■ Exercise prompt
Give all of the lines again exactly as they read.

■ Given information
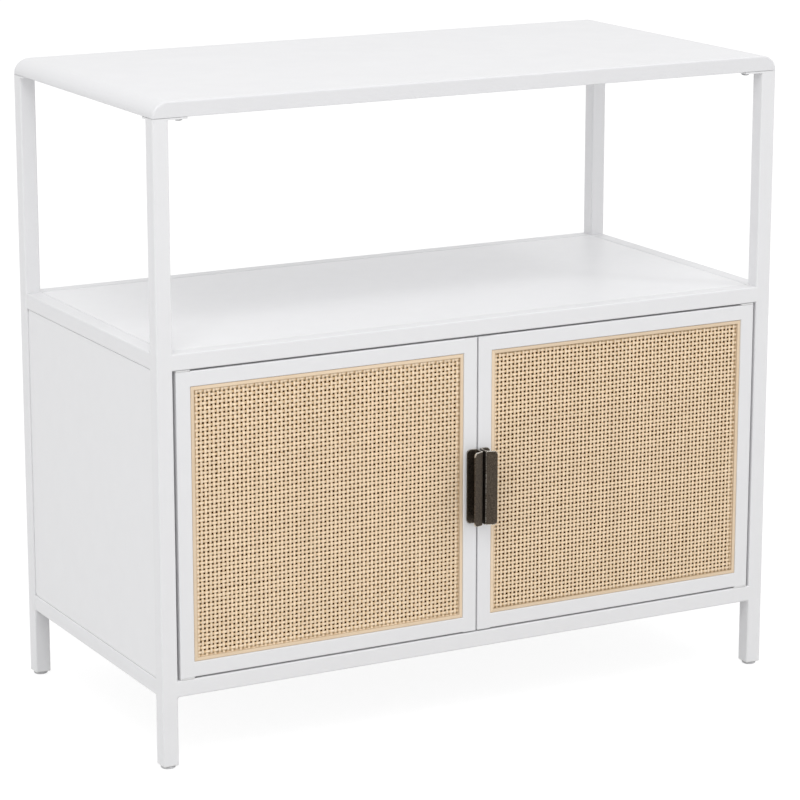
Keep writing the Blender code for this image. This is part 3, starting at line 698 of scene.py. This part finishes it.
def strands(low, high, side_name, along, seed):
    """Mesh of all strands of one direction: along is 2 for the upright ones, 0 for the level ones."""
    across = 2 - along
    bases = [(a + b) / 2 for a, b in pairwise(hole_places(low, high, side_name, across))]
    crossings = [(a + b) / 2 for a, b in pairwise(hole_places(low, high, side_name, along))]
    middle_y = (low.y + high.y - CLOTH_THICK) / 2
    middle = (low[along] + high[along]) / 2
    half_width = STRAND_HALF[side_name]
    facing, lean = (-1, LEAN[side_name]) if along == 2 else (1, 0.0)
    verts, faces, fibre, crests = [], [], [], []
    for strand, base in enumerate(bases):
        if not low[across] + half_width < base < high[across] - half_width:
            continue
        first_lift = facing * WAVE * (1 if strand % 2 == 0 else -1)
        stations = weave_line(low[along], high[along], crossings, first_lift)
        first = len(verts)
        for place, lift in stations:
            drift = uneven(place, strand, seed, DRIFT_SWINGS)
            width = half_width * (1 + uneven(place, strand, seed, WIDTH_SWINGS))
            for u, v in STRAND_SECTION:
                point = [0.0, middle_y + lift + v * STRAND_HALF_THICK, 0.0]
                point[along] = place
                point[across] = base + WANDER * drift + u * width + lean * (place - middle)
                verts.append(point)
                fibre.append((place, u * width, strand + seed * 100.0))
                # Crest is 1 on the front floats, 0 where the strand dives, and less at cut edges: dust and
                # painted shade.
                crests.append((0.5 - 0.5 * lift / WAVE) * (CUT_EDGE_SHADE_SHARE if abs(u) == 1.0 else 1.0))
        faces += skin_faces(first, len(STRAND_SECTION), len(stations) - 1)
    return fibre_mesh("strands", verts, faces, fibre, crests)


def shade_cloth_material(name, colour):
    """Thin plain-woven cloth with a thread of 0.4 mm, slightly uneven in tone, dark as painted shade."""
    material, tree, shader = new_material(name, colour, 0.9)
    shader.inputs["Specular IOR Level"].default_value = 0.1
    place = add(tree, "TexCoord").outputs["Object"]
    tone = tinted(tree, cloud(tree, place, 60.0, 4.0), colour, 0.75, 1.25)
    tree.links.new(tone, shader.inputs["Base Color"])
    warp, weft = [add(tree, "TexWave", {"bands_direction": way}, Vector=place, Scale=780.0).outputs["Fac"]
                  for way in "XZ"]
    woven = calculated(tree, "MAXIMUM", warp, weft)
    tree.links.new(bump(tree, woven, 0.00008, 0.7), shader.inputs["Normal"])
    return material


def cloth_sheet(low, high, columns=24, rows=22):
    """Mesh of a thin sheet with a fine grid, very slightly slack between its edges."""
    built = bmesh.new()
    sides = []
    for y, sign in ((low.y, 1), (high.y, -1)):
        grid = []
        for j in range(rows + 1):
            for i in range(columns + 1):
                slack = math.sin(math.pi * i / columns) * math.sin(math.pi * j / rows)
                ripple = CLOTH_SLACK * slack * (1 + noise.noise(Vector((i * 0.3, j * 0.3, 5.0))))
                grid.append(built.verts.new((low.x + (high.x - low.x) * i / columns, y + sign * ripple,
                                             low.z + (high.z - low.z) * j / rows)))
        sides.append(grid)
    stride = columns + 1
    for grid in sides:
        for j in range(rows):
            for i in range(columns):
                corner = j * stride + i
                built.faces.new([grid[corner + step] for step in (0, 1, stride + 1, stride)])
    rim = [*range(columns), *range(columns, rows * stride + columns, stride),
           *range(rows * stride + columns, rows * stride, -1), *range(rows * stride, 0, -stride)]
    for index, place in enumerate(rim):
        after = rim[(index + 1) % len(rim)]
        built.faces.new((sides[0][place], sides[0][after], sides[1][after], sides[1][place]))
    return meshed(built, "cloth")


CANE = cane_material("woven_cane", CANE_COLOUR, CANE_DUST_AND_SHADE, 0.42)
SHADE_CLOTH = shade_cloth_material("painted_shade_cloth", SHADE_CLOTH_COLOUR)
for number, side_name in enumerate(SIDES):
    door, panel = f"{side_name}_door", f"{side_name}_cane_panel"
    low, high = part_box(panel)
    for along, label in ((2, "upright"), (0, "level")):
        woven = strands(low, high, side_name, along, 3.1 + number + along)
        make_piece(f"{side_name}_cane_{label}_strands", woven, CANE, door, [panel], angle=70.0)
    inset = STRETCHER_WIDTH - CLOTH_OVERLAP
    start = Vector((low.x + inset, high.y - CLOTH_THICK, low.z + inset))
    end = Vector((high.x - inset, high.y, high.z - inset))
    # Dark cloth behind the cane: painted shade standing in for the cupboard's dark inside.
    cloth = make_piece(f"{side_name}_cane_painted_shade_cloth", cloth_sheet(start, end), SHADE_CLOTH, door,
                       [panel])

# ---- Cane border and stretcher
# A flat rattan strip is glued over the cut ends of the cane, mitred at the corners. The sheet is
# stretched over a light wooden frame behind it, which is pressed into the door's opening.
BORDER_WIDTH = 0.0044
STRETCHER_ARRIS = 0.0009
STRIP_COLOUR = (0.818, 0.655, 0.478)
# Colour the strip's edges go to: painted shade where the strip meets the frame and the cane.
PAINTED_EDGE_SHADE = (0.540, 0.390, 0.240)
STRETCHER_COLOUR = (0.640, 0.480, 0.300)


def border_section(front_y, back_y):
    """Section of the strip as (distance from its outer edge, y, crest value), with eased edges.
    The low crest values at both edges are painted shade where the strip meets the frame and the cane.
    """
    outer = [(0.0, back_y, 0.3), (0.0, front_y + 0.0004, 0.7), (0.0004, front_y, 1.0)]
    inner = [(0.0009, front_y, 1.0), (0.0004, front_y + 0.0002, 0.25), (0.0, front_y + 0.0005, 0.0),
             (0.0, back_y, 0.0)]
    return outer + [(BORDER_WIDTH - inset, y, crest) for inset, y, crest in inner]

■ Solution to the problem
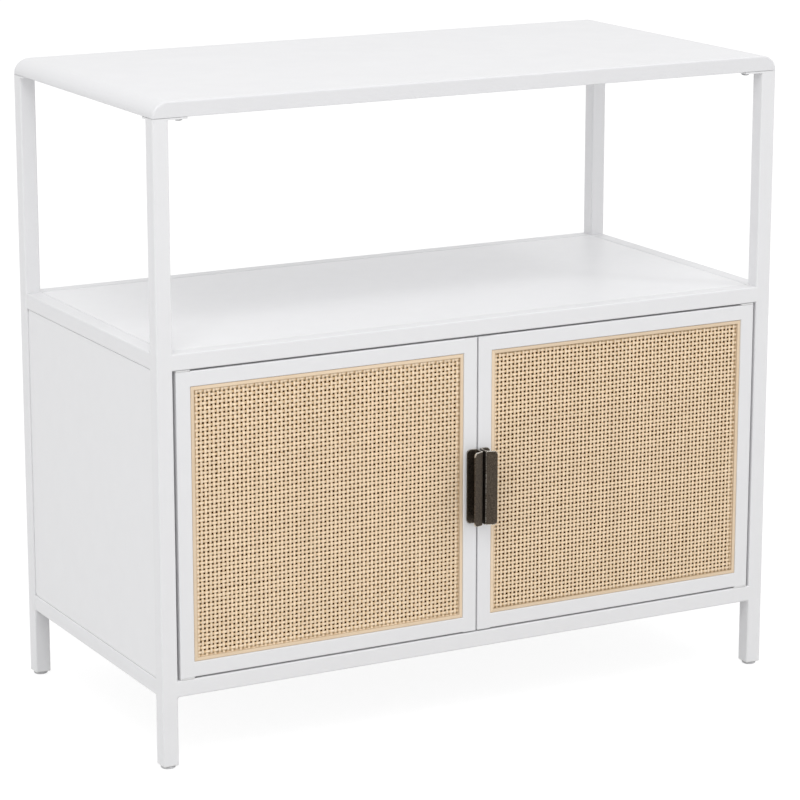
Keep writing the Blender code for this image. This is part 3, starting at line 698 of scene.py. This part finishes it.
def strands(low, high, side_name, along, seed):
    """Mesh of all strands of one direction: along is 2 for the upright ones, 0 for the level ones."""
    across = 2 - along
    bases = [(a + b) / 2 for a, b in pairwise(hole_places(low, high, side_name, across))]
    crossings = [(a + b) / 2 for a, b in pairwise(hole_places(low, high, side_name, along))]
    middle_y = (low.y + high.y - CLOTH_THICK) / 2
    middle = (low[along] + high[along]) / 2
    half_width = STRAND_HALF[side_name]
    facing, lean = (-1, LEAN[side_name]) if along == 2 else (1, 0.0)
    verts, faces, fibre, crests = [], [], [], []
    for strand, base in enumerate(bases):
        if not low[across] + half_width < base < high[across] - half_width:
            continue
        first_lift = facing * WAVE * (1 if strand % 2 == 0 else -1)
        stations = weave_line(low[along], high[along], crossings, first_lift)
        first = len(verts)
        for place, lift in stations:
            drift = uneven(place, strand, seed, DRIFT_SWINGS)
            width = half_width * (1 + uneven(place, strand, seed, WIDTH_SWINGS))
            for u, v in STRAND_SECTION:
                point = [0.0, middle_y + lift + v * STRAND_HALF_THICK, 0.0]
                point[along] = place
                point[across] = base + WANDER * drift + u * width + lean * (place - middle)
                verts.append(point)
                fibre.append((place, u * width, strand + seed * 100.0))
                # Crest is 1 on the front floats, 0 where the strand dives, and less at cut edges: dust and
                # painted shade.
                crests.append((0.5 - 0.5 * lift / WAVE) * (CUT_EDGE_SHADE_SHARE if abs(u) == 1.0 else 1.0))
        faces += skin_faces(first, len(STRAND_SECTION), len(stations) - 1)
    return fibre_mesh("strands", verts, faces, fibre, crests)


def shade_cloth_material(name, colour):
    """Thin plain-woven cloth with a thread of 0.4 mm, slightly uneven in tone, dark as painted shade."""
    material, tree, shader = new_material(name, colour, 0.9)
    shader.inputs["Specular IOR Level"].default_value = 0.1
    place = add(tree, "TexCoord").outputs["Object"]
    tone = tinted(tree, cloud(tree, place, 60.0, 4.0), colour, 0.75, 1.25)
    tree.links.new(tone, shader.inputs["Base Color"])
    warp, weft = [add(tree, "TexWave", {"bands_direction": way}, Vector=place, Scale=780.0).outputs["Fac"]
                  for way in "XZ"]
    woven = calculated(tree, "MAXIMUM", warp, weft)
    tree.links.new(bump(tree, woven, 0.00008, 0.7), shader.inputs["Normal"])
    return material


def cloth_sheet(low, high, columns=24, rows=22):
    """Mesh of a thin sheet with a fine grid, very slightly slack between its edges."""
    built = bmesh.new()
    sides = []
    for y, sign in ((low.y, 1), (high.y, -1)):
        grid = []
        for j in range(rows + 1):
            for i in range(columns + 1):
                slack = math.sin(math.pi * i / columns) * math.sin(math.pi * j / rows)
                ripple = CLOTH_SLACK * slack * (1 + noise.noise(Vector((i * 0.3, j * 0.3, 5.0))))
                grid.append(built.verts.new((low.x + (high.x - low.x) * i / columns, y + sign * ripple,
                                             low.z + (high.z - low.z) * j / rows)))
        sides.append(grid)
    stride = columns + 1
    for grid in sides:
        for j in range(rows):
            for i in range(columns):
                corner = j * stride + i
                built.faces.new([grid[corner + step] for step in (0, 1, stride + 1, stride)])
    rim = [*range(columns), *range(columns, rows * stride + columns, stride),
           *range(rows * stride + columns, rows * stride, -1), *range(rows * stride, 0, -stride)]
    for index, place in enumerate(rim):
        after = rim[(index + 1) % len(rim)]
        built.faces.new((sides[0][place], sides[0][after], sides[1][after], sides[1][place]))
    return meshed(built, "cloth")


CANE = cane_material("woven_cane", CANE_COLOUR, CANE_DUST_AND_SHADE, 0.42)
SHADE_CLOTH = shade_cloth_material("painted_shade_cloth", SHADE_CLOTH_COLOUR)
for number, side_name in enumerate(SIDES):
    door, panel = f"{side_name}_door", f"{side_name}_cane_panel"
    low, high = part_box(panel)
    for along, label in ((2, "upright"), (0, "level")):
        woven = strands(low, high, side_name, along, 3.1 + number + along)
        make_piece(f"{side_name}_cane_{label}_strands", woven, CANE, door, [panel], angle=70.0)
    inset = STRETCHER_WIDTH - CLOTH_OVERLAP
    start = Vector((low.x + inset, high.y - CLOTH_THICK, low.z + inset))
    end = Vector((high.x - inset, high.y, high.z - inset))
    # Dark cloth behind the cane: painted shade standing in for the cupboard's dark inside.
    cloth = make_piece(f"{side_name}_cane_painted_shade_cloth", cloth_sheet(start, end), SHADE_CLOTH, door,
                       [panel])

# ---- Cane border and stretcher
# A flat rattan strip is glued over the cut ends of the cane, mitred at the corners. The sheet is
# stretched over a light wooden frame behind it, which is pressed into the door's opening.
BORDER_WIDTH = 0.0044
STRETCHER_ARRIS = 0.0009
STRIP_COLOUR = (0.818, 0.655, 0.478)
# Colour the strip's edges go to: painted shade where the strip meets the frame and the cane.
PAINTED_EDGE_SHADE = (0.540, 0.390, 0.240)
STRETCHER_COLOUR = (0.640, 0.480, 0.300)


def border_section(front_y, back_y):
    """Section of the strip as (distance from its outer edge, y, crest value), with eased edges.
    The low crest values at both edges are painted shade where the strip meets the frame and the cane.
    """
    outer = [(0.0, back_y, 0.3), (0.0, front_y + 0.0004, 0.7), (0.0004, front_y, 1.0)]
    inner = [(0.0009, front_y, 1.0), (0.0004, front_y + 0.0002, 0.25), (0.0, front_y + 0.0005, 0.0),
             (0.0, back_y, 0.0)]
    return outer + [(BORDER_WIDTH - inset, y, crest) for inset, y, crest in inner]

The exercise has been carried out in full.